Repairing and painting a deck and railing.
Working closely with others, conversations became lively as we got to know our news friends better. "Where do you live?" "What do you do for a living?" "Why did you pay to come to this CBF work and learn adventure?" This activity was apparently a first for the CBF and was modeled after "volunteer vacations" of the Sierra Club. For two days our mornings and about an hour after lunch would be dedicated to making Port Isobel a more attractive and safer place for students and teachers who visit to learn more about the environment, history, and culture of this national treasure.

Cleaning and mulching gardens.
The afternoons were for learning and adventure. There was canoeing and hiking for some. Others simply enjoyed the scenery and read on the dock. Loading crab pots on the Loni Carol II, we set 15 pots as the captain explained the challenges facing the watermen of Tangier and the environmental issues threatening the blue crab. We learned about the life-cycle of crabs, some history of bay crabbing, and the politics of regulation and crabbing along the Virginia/Maryland line.

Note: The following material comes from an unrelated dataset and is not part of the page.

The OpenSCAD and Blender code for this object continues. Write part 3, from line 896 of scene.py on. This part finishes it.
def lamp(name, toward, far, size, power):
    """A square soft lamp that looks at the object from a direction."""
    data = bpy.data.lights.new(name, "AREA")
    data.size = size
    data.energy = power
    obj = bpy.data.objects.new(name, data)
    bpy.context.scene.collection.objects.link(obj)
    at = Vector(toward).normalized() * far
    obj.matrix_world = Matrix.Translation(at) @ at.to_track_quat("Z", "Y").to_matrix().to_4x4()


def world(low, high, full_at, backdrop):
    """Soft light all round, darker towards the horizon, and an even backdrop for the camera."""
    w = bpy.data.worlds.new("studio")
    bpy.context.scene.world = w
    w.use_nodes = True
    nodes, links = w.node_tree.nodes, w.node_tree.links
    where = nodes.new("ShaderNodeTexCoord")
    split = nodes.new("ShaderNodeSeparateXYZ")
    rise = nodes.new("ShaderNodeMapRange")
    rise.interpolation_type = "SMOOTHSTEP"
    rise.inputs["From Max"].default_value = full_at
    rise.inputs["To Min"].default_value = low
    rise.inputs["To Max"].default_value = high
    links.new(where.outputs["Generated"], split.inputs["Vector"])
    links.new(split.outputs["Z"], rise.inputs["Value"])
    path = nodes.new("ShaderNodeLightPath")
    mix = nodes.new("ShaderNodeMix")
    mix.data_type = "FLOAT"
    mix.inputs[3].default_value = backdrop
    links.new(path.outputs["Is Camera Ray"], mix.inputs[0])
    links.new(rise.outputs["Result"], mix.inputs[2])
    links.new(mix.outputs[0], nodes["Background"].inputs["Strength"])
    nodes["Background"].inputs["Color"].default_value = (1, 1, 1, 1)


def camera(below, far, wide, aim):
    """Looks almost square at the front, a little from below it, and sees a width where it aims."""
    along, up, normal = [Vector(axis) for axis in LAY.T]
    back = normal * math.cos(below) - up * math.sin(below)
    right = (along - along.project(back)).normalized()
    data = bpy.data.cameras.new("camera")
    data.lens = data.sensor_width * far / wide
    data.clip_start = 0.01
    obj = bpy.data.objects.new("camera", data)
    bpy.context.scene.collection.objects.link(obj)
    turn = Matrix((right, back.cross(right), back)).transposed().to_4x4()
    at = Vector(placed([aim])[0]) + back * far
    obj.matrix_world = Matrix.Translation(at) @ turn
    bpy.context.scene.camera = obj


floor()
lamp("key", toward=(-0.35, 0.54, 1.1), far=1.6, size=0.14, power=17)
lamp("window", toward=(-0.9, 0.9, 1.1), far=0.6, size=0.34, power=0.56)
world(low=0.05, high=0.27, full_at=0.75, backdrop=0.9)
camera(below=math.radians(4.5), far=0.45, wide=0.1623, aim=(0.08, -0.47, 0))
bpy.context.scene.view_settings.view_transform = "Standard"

After another great dinner (chicken stir fry) we met and had a conversation with Tom Horton, who for over 30 years, covered the environment and Chesapeake Bay for the Baltimore Sun and has authored numerous articles and books about life and culture in the region. Homespun and a great story teller, Horton brought us closer to life and loss in Tangier and Smith Island.

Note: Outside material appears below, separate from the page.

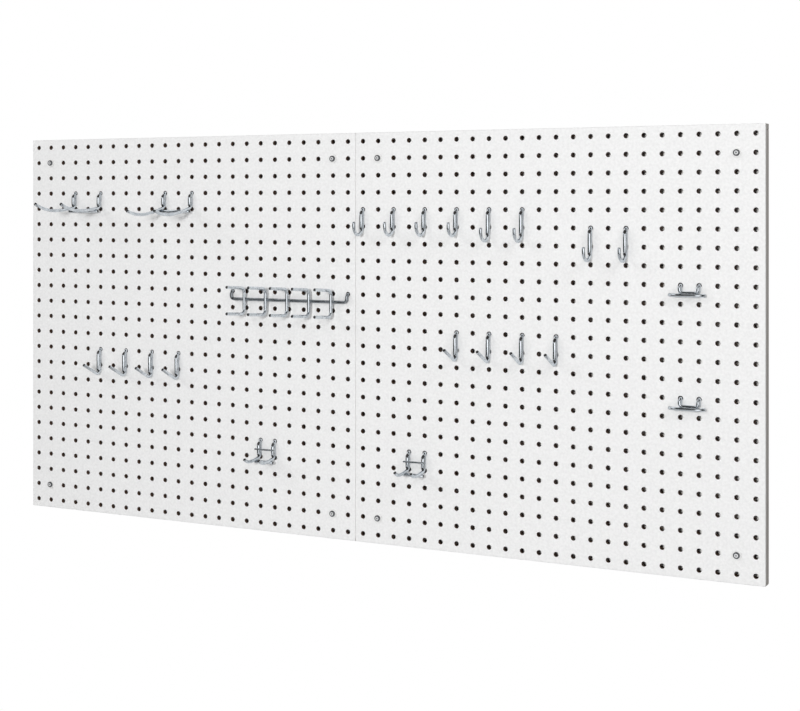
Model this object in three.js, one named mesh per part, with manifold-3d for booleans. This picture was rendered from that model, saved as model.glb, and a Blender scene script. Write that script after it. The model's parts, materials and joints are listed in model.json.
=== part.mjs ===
import * as THREE from "three";
import { mergeVertices } from "three/addons/utils/BufferGeometryUtils.js";
import Module from "manifold-3d";

// A pegboard tool wall: two square perforated panels on batten frames, with zinc wire hooks.
// Millimetres. +Z is up and the front faces -Y. The wall is the plane Y = 0, X = 0 is the seam
// between the two panels, and Z = 0 is half-way up.

const wasm = await Module();
wasm.setup();

// ---- driving dimensions ----
const INCH = 25.4;
const PITCH = INCH; // peg holes stand one inch apart
const PANEL_HOLES = 24; // holes along each side of a panel
const PANEL_SIZE = PANEL_HOLES * PITCH;
const SHEET_THICKNESS = INCH / 4;
const STANDOFF = INCH / 2; // depth of the space behind the sheet, where the pegs turn up
const SEAM_GAP = 0.3;
const GLUE_LINE = 0.2; // between the sheet and what is fixed to it
const HOLE_RADIUS = (INCH * 9) / 64;
const HOLE_SIDES = 8;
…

Friday we continued with our assigned jobs... and some new ones... anticipating our afternoon trip to Tangier. Walking the narrow streets, sampling the ice cream, visiting the museum, and chatting with locals gave us just a taste of the very different life of the people of Tangier. Leaving Tangier, we set a course for the crab pots we'd set 24 hours earlier. Our catch yielded about 100 keepers and CBF staff bought another half bushel plus some soft shell crabs and the evening's feast featuring a crab pickin' was on!! One thing was clear about this trip... we ate well... and so did the bugs!
The haul from our crab pots.
Saturday morning. You might think we'd be anxious to get home and away from all the sweat and bugs, but I think everyone was settling into the routine and would have gladly spent another day or two at work, just to stay on Port Isobel and take it all in. After breakfast we again boarded the Loni Carol II and headed for the grass beds for scraping, the process of harvesting soft shell crabs for sale (video). We caught crabs (didn't keep any) and we brought back other fish, shrimp, etc to put in Port Isobel's aquarium.

Sunset at Port Isobel
After a couple hours of cleaning the buildings and grounds, and taking the obligatory group picture, we loaded our gear, recycling, and trash on the Loni Carol II and headed for the marina at Crisfield. The waves and chop were a bit higher than on our trip out so the ride was a bit rougher, wetter, and longer. 
Like everyone, I was moved by what I'd experienced and learned at Port Isobel and intrigued by new friends whose daily lives are so different than my own. Many of the participants were from NOVA or the Baltimore and Annapolis areas... a couple even wondered if where I live is in the Chesapeake Bay watershed (yes, most of the Shenandoah Valley drains into the bay). It was too bad, but perhaps understandable, that not a single participant was from Pennsylvania - the largest contributor of water in the Chesapeake Bay watershed.

Rivers from 6 states and D.C. drain into a
tidal basin that averages just 21' in depth.
Perhaps the greatest lesson is that, in restoring and saving the Chesapeake Bay, as in climate change and all our environmental time bombs, we are all in the same boat. We inhabit the same earth, drink the same water, and breath the same air. Individually we can make a difference by being responsible children of Mother Earth and never, ever taking her for granted in our daily lives. Collectively... by working together and putting aside selfish motivations... we can solve all of these challenges and many more to come.